Although Woody Strode and Herb Jeffries often appeared in Westerns during the Golden Age of Hollywood, Black performers rarely took center stage. Sidney Poitier (with Buck and Preacher, 1972) and Mario Van Peebles (with Posse, 1993) attempted to correct that, but the Black Western remains a modest, underfunded subgenre. The Harder They Fall is a marvelous exception and hopefully an indicator of things to come—both from Samuel and the genre. Here’s a rare film that manages to be handsomely made, brutishly violent, intricately acted, and deliciously entertaining, all while doubling as a cinematic rarity.
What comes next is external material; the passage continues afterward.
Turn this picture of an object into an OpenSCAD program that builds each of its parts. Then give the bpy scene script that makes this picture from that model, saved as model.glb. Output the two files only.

The cast is among the best in recent memory, and the director allows each performer multiple scenes to shine. At times, the film’s blend of idiosyncrasy and sincerity might seem unstable, like most Tarantino films. Still, Samuel’s careful balancing act of tones, genre love, and sheer entertainment value doesn’t get lost in the Brechtian self-awareness. Somehow, all of those touches combine into something uniquely exhilarating and singular. When it’s all over, The Harder They Fall doesn’t feel like a social prompt; it’s just a damn good Western.